Fez Private University is Turning Engineering Students into Startup Creators


Fez – At the Private University of Fez (UPF), engineering education is getting a bold upgrade. 

No longer just about equations and blueprints, the university is transforming how future engineers learn, think, and build. At heart if all this is a strong focus, on innovation, social impact, and entrepreneurship.

This transformation was on full display this week  during the university’s annual Engineering Professions Week, a five-day event that culminates in something extraordinary: the Grand Prize for Engineering Sciences. 

Creating viable businesses

Far from a typical student showcase, this competition challenges students to design interdisciplinary projects that are not only inventive, but also socially relevant, and, crucially, capable of becoming real businesses.

“We’re selecting projects that could lead directly to the creation of viable businesses,” explains Dr. Ibrahim Akdim, Vice President in charge of Partnerships and Innovation in an interview with Morocco . 

His words reflect the deeper vision behind the event: to move beyond academic performance and instead build a culture of innovation that extends far beyond the classroom.

Throughout the week, students are invited to develop solutions across disciplines, robotics, civil engineering, AI, environmental design, all while being guided by a clear question: How can this make the world better? 

The final day brings these projects center stage, judged by a panel of professors from various fields who assess each submission based on five forward-thinking criteria: innovation, interdisciplinarity, technical creativity, societal impact, and business potential.

And the goal isn’t theoretical. Promising projects are fast-tracked for incubation, first within the university, and then possibly at the regional or even national level. 

The quest for social impact

This is where the Private University of Fez stands out: by creating an ecosystem where a student project doesn’t just earn a grade, it becomes a company.

Dr.

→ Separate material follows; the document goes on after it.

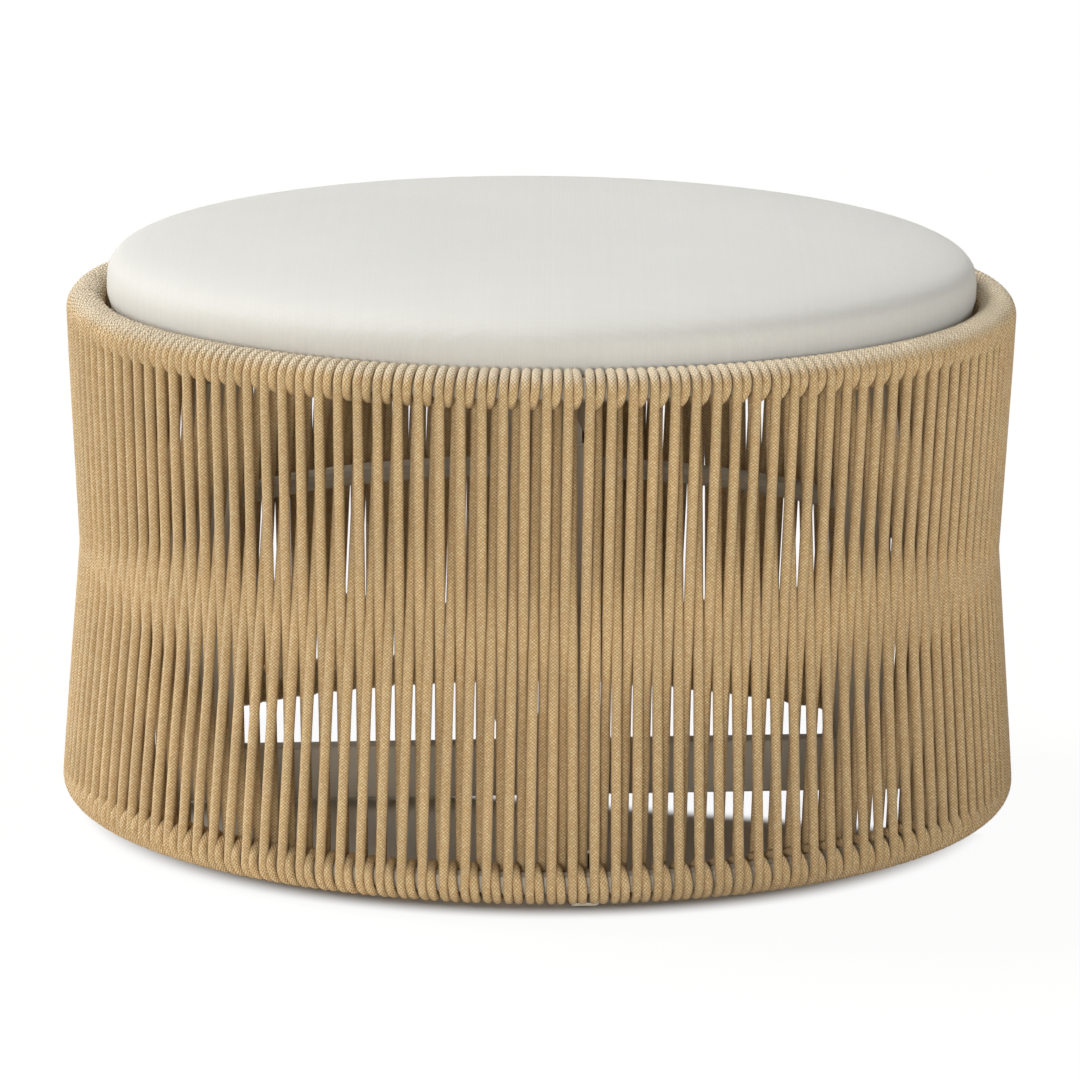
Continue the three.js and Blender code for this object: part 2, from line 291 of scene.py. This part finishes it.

Akdim stresses that the university’s role isn’t simply to teach; it’s to inspire bold thinking and enable real-world outcomes. 

“The idea is to bring different specialties together to produce something new and relevant,” he says. 

Students are encouraged to integrate artificial intelligence, address environmental challenges, and innovate with purpose.

The atmosphere during the final day of Engineering Professions Week was electric, filled with ideas that might soon turn into startups, and students who are already thinking like founders. 

It’s a space where creativity meets entrepreneurship, and where the future of engineering in Morocco is being built in real time.

“I am confident that this afternoon will be rich, productive, and truly encouraging

for innovation and creativity among students and within the university,” Dr Akdim concluded.